The poor woman wept bitterly. In that anxious state the man placed his head on his knees and went to sleep. He dreamed that he saw the Prophet.

“Be not sorrowful,” the Prophet bade him. “The girl child who has just come to earth is a queen among women, who shall be the intercessor for seventy thousand of my community Tomorrow,” the Prophet continued, “go to Isa-e Zadan the governor of Basra. Write on a piece of paper to the following effect. ‘Every night you send upon me a hundred blessings, an on Friday night four hundred. Last night was Friday night, and you forgot me. In expiation for that, give this man four hundred dinars lawfully acquired.’”

Rabe’a’s father on awaking burst into tears. He rose up and wrote as the Prophet had bidden him, and sent the message to the governor by the hand of a chamberlain.

“Give two thousand dinars to the poor,” the governor commanded when he saw the missive, “as a thanksgiving for the Master remembering me. Give four hundred dinars also to the Shaykh, and tell him, ‘I wish you to come to me so that I may see you. But I do not hold it proper for a man like you to come to me. I would rather come and rub my beard in you threshold. However, I adjure you by God, whatever you may need, pray let me know.’”

The man took the gold and purchased all that was necessary

When Rabe’a had become a little older, and her mother and father were dead, a famine came upon Basra, and her sisters were scattered. Rabe’a ventured out and was seen by a wicked man who seized her and then sold her for six dirhams. He purchaser put her to hard labour.

One day she was passing along the road when a stranger approached. Rabe’a fled. As she ran, she fell headlong and her hand was dislocated.

“Lord God,” she cried, bowing her face to the ground, “I am a stranger, orphaned of mother and father, a helpless prisoner fallen into captivity, my hand broken. Yet for all this I do not grieve; all I need is Thy good pleasure, to know whether Thou art well-pleased or no.”

“Do not grieve,” she heard a voice say. “Tomorrow a station shall be thine such that the cherubim in heaven will envy thee.”

So Rabe’a returned to her master’s house. By day she continually fasted and served God, and by night she worshipped standing until day. One night her master awoke from sleep and, looking through the window of his apartment, saw Rabe’a bowing prostrate and praying.

“O God, Thou knowest that the desire of my heart is in conformity with Thy command, and that the light of my eye is in serving Thy court. If the affair lay with me, I would not rest one hour from serving Thee, but Thou Thyself hast set me under the hand of a creature.”
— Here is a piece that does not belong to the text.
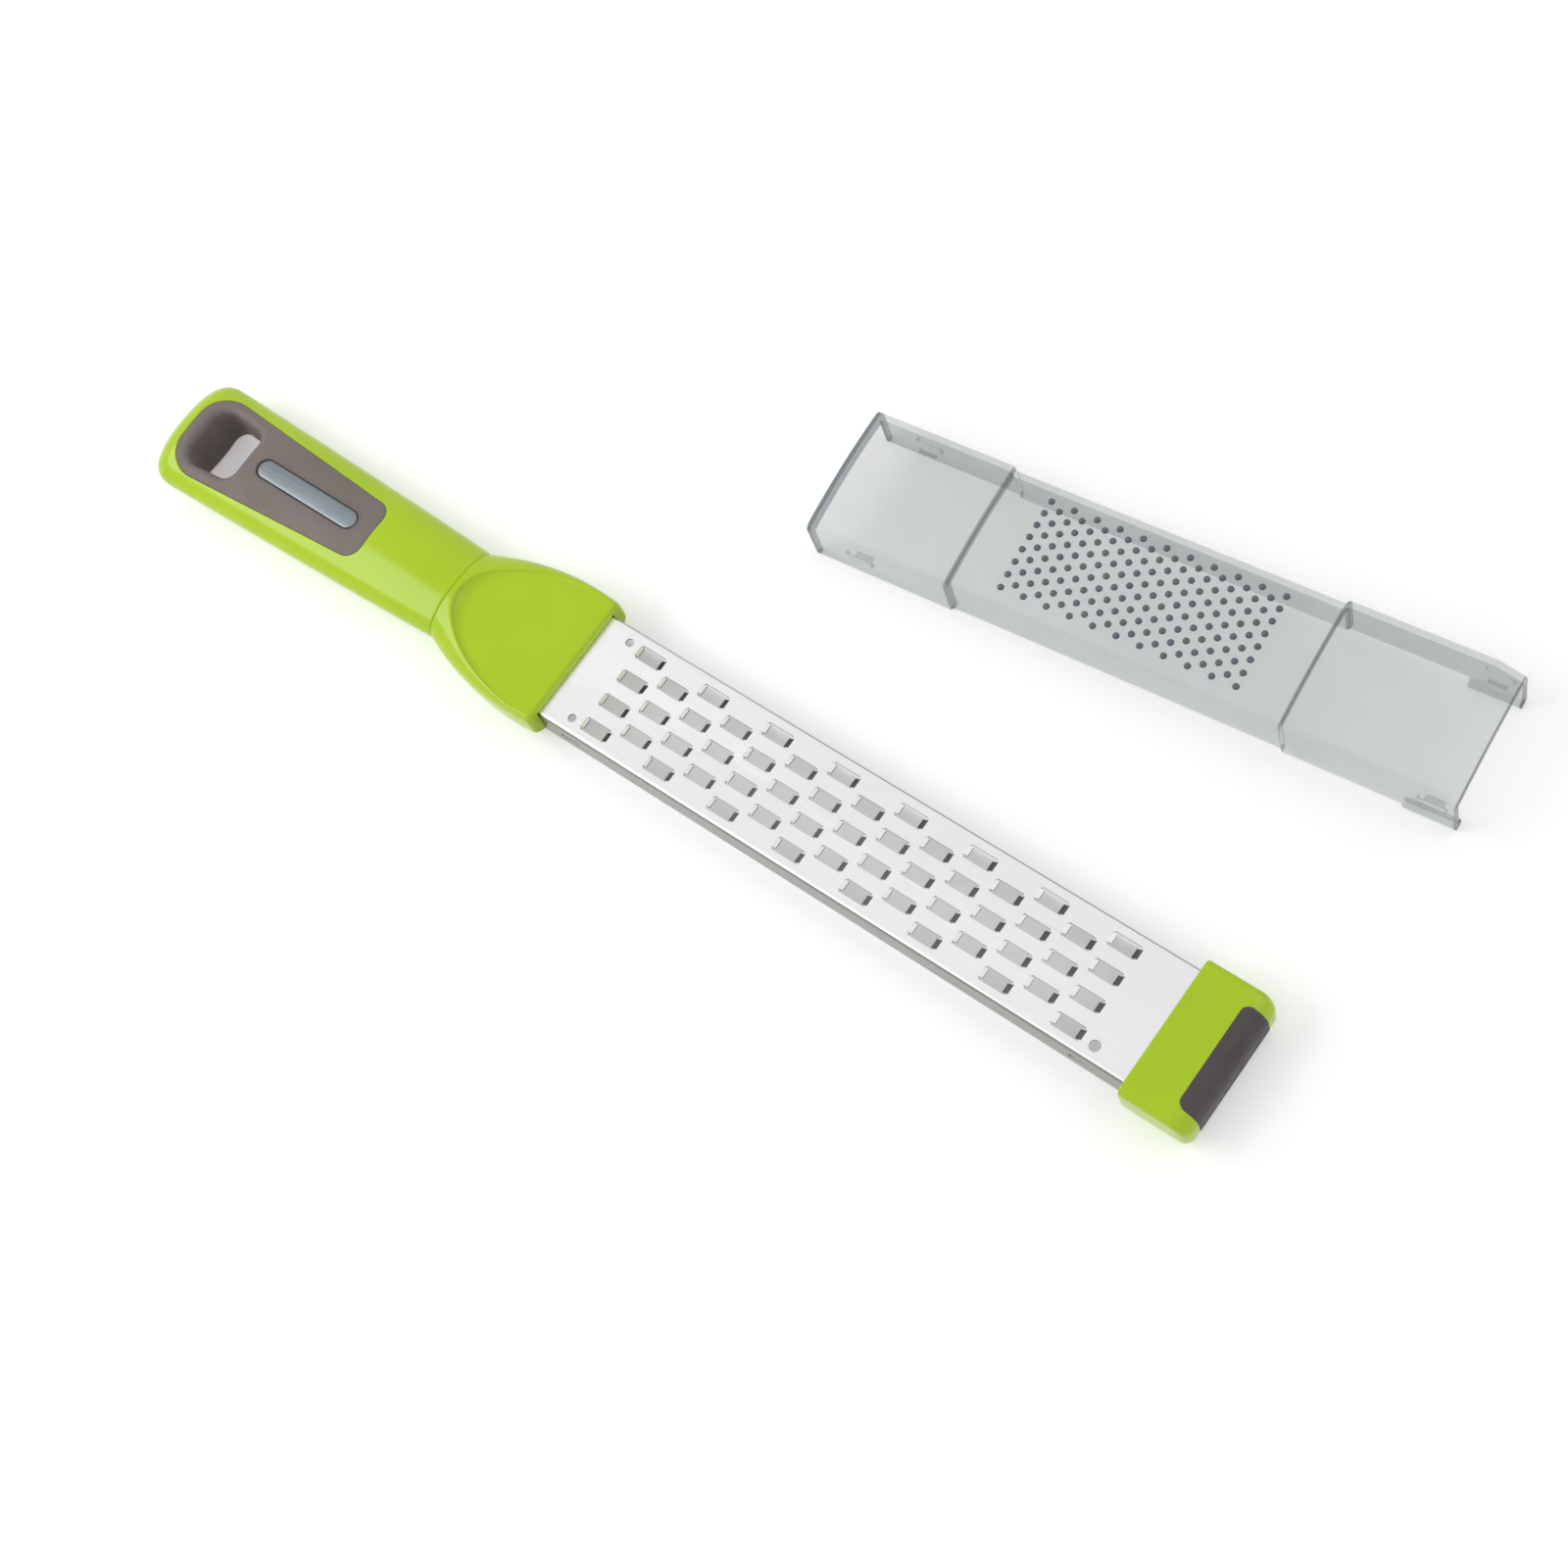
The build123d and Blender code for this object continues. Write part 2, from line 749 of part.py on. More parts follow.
main()
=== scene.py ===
"""Dressed model of a hand rasp zester and the clear cover that lies beside it.

Lengths are in millimetres, in the tool's own frame: the tip cap at +X, the teeth up and the
origin under the cap. Meshes are written in metres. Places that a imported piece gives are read
from its box, and the other sizes are fields of the class that they belong to.
"""

import logging
import math
from collections.abc import Callable
from dataclasses import dataclass, replace
from enum import Enum

import bmesh
import bpy
import numpy as np
from mathutils import Matrix, Vector


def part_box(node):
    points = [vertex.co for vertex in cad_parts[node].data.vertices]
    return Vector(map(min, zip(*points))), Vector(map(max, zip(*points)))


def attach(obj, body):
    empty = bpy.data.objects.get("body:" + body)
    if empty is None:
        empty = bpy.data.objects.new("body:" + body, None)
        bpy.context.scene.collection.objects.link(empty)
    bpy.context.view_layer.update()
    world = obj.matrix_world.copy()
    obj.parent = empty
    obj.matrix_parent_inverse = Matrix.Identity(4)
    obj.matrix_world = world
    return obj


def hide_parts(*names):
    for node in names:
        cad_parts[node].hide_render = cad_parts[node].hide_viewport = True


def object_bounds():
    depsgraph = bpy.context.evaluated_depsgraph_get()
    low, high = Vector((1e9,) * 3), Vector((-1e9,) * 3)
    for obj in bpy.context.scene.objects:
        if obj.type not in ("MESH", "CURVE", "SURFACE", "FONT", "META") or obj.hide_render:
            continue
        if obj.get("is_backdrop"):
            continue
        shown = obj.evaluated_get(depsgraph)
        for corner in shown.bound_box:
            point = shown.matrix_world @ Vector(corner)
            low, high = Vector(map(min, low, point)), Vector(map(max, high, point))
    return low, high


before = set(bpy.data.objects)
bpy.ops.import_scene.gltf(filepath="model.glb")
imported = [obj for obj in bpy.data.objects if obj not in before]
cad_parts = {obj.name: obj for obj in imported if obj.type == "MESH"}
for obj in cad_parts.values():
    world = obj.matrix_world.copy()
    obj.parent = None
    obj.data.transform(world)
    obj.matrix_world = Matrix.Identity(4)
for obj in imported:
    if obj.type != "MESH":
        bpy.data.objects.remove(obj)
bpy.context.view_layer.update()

log = logging.getLogger("zester")

# Metres in a millimetre
MM = 0.001
# Distance within which points are merged, in millimetres
MERGE = 0.002
# Edges that turn by more than this stay crisp
SHARP_ANGLE = math.radians(32)
# Halvings that find where a ray leaves an outline, and a distance that is surely outside
BISECTIONS = 48
OUTSIDE = 48.0
# How far a cutter passes the faces that it cuts
OVER = 1.0
# Power at which a superellipse is a true ellipse
ELLIPSE = 2.0
# Range that most values of a noise fall in
NOISE_RANGE = (0.3, 0.7)
WHITE = (1.0, 1.0, 1.0, 1.0)
BLACK = (0.0, 0.0, 0.0, 1.0)

# What a node's input takes
Feed = float | tuple | bpy.types.NodeSocket
# Half width of an outline at X
Outline = Callable[[np.ndarray], np.ndarray]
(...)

Such was her litany. Her master perceived a lantern suspended without any chain above her head, the light whereof filled the whole house. Seeing this, he was afraid. Rising up he returned to his bedroom and sat pondering till dawn. When day broke he summoned Rabe’a, was gentle with her and set her free.

“Give me permission to depart,” Rabe’a said.

He gave her leave, and she left the house and went into the desert. From the desert she proceeded to a hermitage where she served God for a while. Then she determined to perform the pilgrimage, and set her face towards the desert. She bound her bundle on an ass. In the heart of the desert the ass died.

“Let us carry your load,” the men in the party said.

“You go on,” she replied. “I have not come putting my trust in you.”

So the men departed, and Rabe’a remained alone.

“O God,” she cried, lifting her head, “do kings so treat a woman who is a stranger and powerless? Thou hast invited me unto Thy house, then in the midst of the way Thou hast suffered my ass to die, leaving me alone in the desert.”

Hardly had she completed this orison when her ass stirred and rose up. Rabe’a placed her load on its back, and continued on her way. (The narrator of this story reports that some while afterwards he saw that little donkey being sold in the market.) She traveled on through the desert for some days, then she halted.

“O God,” she cried, “my heart is weary. Whither am I going? I a lump of clay, and Thy house a stone! I need Thee here.”

An inspiration immediately came into her heart.

“Rabe’a, thou art faring in the life-blood of eighteen thousand worlds. Hast thou not seen how Moses prayed for the vision of Me? And I cast a few motes of revelation upon the mountain, and the mountain shivered into forty pieces. Be content here with My name!”